Because there wasn’t anything better at the time
But I don’t think that this is the case, I now spend probably equal amounts of time at home surfing the net on my iPhone as I do my netbook (that in itself is a major milestone that a mobile device can even compete) and for pure passive information gathering, something like an iPhone is hard to beat.
The main reason I feel the netbooks suffer is that the os (be it Linux or Windows) offers too much functionality. For a device sold and marketed on the principle of giving you quick and easy access to the internet on the go, netbooks don’t really achieve that with any great level of success. A Windows XP install will probably take 1-2gb at a minimum and I would happily say that you could probably do without a lot of it. All that functionality bogs the machine down and makes it harder to achieve its core goal surfing the internet. So it stands to reason that the iPad will probably overtake my netbook as my surfing device of choice because it will do exactly what I need of it, with no bloat, no fuss and no mess.

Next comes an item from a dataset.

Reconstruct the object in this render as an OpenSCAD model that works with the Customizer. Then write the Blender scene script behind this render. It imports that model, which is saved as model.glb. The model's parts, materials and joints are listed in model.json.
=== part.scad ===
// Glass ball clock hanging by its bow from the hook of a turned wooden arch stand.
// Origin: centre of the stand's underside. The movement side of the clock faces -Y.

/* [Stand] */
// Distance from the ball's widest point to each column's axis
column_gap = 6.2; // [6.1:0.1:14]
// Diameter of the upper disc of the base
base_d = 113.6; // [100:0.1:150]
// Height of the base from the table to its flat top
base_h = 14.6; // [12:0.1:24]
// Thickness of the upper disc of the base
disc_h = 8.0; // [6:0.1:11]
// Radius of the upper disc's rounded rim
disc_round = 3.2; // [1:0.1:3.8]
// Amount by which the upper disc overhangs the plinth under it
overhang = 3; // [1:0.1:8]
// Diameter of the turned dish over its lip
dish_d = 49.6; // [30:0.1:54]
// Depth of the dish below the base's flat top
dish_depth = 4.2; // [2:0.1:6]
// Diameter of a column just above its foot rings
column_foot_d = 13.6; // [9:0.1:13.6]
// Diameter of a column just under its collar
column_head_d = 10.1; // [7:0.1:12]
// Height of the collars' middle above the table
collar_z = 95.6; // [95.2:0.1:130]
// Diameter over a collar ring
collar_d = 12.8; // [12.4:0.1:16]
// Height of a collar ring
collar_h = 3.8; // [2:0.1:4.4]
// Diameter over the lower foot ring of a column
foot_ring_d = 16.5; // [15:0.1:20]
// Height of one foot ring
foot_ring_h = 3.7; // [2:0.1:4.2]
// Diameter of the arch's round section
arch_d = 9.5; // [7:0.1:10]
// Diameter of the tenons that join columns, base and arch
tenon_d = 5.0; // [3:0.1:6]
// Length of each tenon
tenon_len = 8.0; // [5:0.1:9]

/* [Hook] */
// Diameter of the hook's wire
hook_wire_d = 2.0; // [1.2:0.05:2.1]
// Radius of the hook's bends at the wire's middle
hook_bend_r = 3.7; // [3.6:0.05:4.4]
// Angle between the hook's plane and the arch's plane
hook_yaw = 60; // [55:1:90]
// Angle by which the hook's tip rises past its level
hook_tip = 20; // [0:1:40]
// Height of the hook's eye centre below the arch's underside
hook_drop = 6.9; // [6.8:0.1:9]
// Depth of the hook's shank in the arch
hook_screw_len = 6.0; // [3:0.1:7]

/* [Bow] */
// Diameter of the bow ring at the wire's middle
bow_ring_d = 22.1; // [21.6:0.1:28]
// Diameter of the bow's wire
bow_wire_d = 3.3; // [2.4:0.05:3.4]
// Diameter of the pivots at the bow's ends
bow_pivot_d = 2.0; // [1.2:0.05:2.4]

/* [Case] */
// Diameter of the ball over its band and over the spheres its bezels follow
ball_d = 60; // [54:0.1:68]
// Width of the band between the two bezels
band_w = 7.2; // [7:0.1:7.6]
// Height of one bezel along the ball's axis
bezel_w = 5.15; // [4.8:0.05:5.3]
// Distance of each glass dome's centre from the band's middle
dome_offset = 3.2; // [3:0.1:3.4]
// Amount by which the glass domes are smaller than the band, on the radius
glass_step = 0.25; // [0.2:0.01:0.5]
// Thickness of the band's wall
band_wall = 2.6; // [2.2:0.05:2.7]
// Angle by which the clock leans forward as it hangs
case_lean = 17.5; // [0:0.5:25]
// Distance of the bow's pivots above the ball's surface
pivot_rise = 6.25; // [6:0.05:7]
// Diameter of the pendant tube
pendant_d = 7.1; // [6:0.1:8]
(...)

That’s not to say its perfect (far from it), for students the lack of flash (and thus removing access to the range of e-learning tools & services based on it) and the ability to easily create and store documents (unless file structures etc.. are revealed later on) are thorny issues but I can see that young students will be able to interface better with an interface with a touch screen than a mouse (point and click vs touch).
Regardless of your thoughts on the iPad I think it’s perfect for education as its cheap (relatively), secure, quick to boot and has a decent battery life. It’s ease of use (going on the iPhone interface) means that teachers will spend less time training students on how to use the device and more time using it to support and enhance learning and that’s got to be a good thing right?
When I say write I mean the actual process of drawing the typography that represents our language on paper, not the ability to construct meaningful sentences.
Heresy I know but hear me out, how often do you actually write these days? My sum total of writing is in this order:
- Shopping lists,
- Random development notes scribbled in a notebook,
- Birthday Cards
And that’s about it; the rest I do on a computer and print out or email: Letters, forms etc. All are word processed and printed out, I rarely actually write anything of length using a pen.
Perhaps I have a skewed perspective as I’m Dyslexic which means my writing is pretty scrappy if I don’t really concentrate on it; this means that If I can, I type.
I doubted that I was alone in my abandonment of the written word, so I tweeted:
Is handwriting important in a digital world? SeecTom
@Lizthebiz Do you type because handwriting was poor or did your handwriting suffer as a result of you typing?
So there were people out there with a similar outlook to writing, in fact you could argue that the concept of the written word is actually holding us back. Just because I can’t spell a word or fail to use the correct grammar does not mean that my sentence has any less importance. Once written a word cannot be changed, which is a lovely dramatic statement but hardly helpful to someone with a learning difficulty.
What I mean by this is that why should we engage with a medium that more often than not makes it harder to communicate by not offering tools to support and aid the user?
I remember writing essays on paper during school before computers were wide spread and I’ve lost count of the number of times I had to start it again because of making too many mistakes (thus making the content harder to read) .
Word processing makes it easier for both the writer and the reader, the written word is just a barrier that only hinders and is just as much a tool of separation as when it was the tool of the religious and intelligentsia.
A word processor aids formatting, spelling & grammar, ensures that the writer is able to make adjustments and corrections without having to start again.
It is the single most important e-learning tool of our time.
In writing this article I made over 27 spelling and probably quite a few grammatical errors.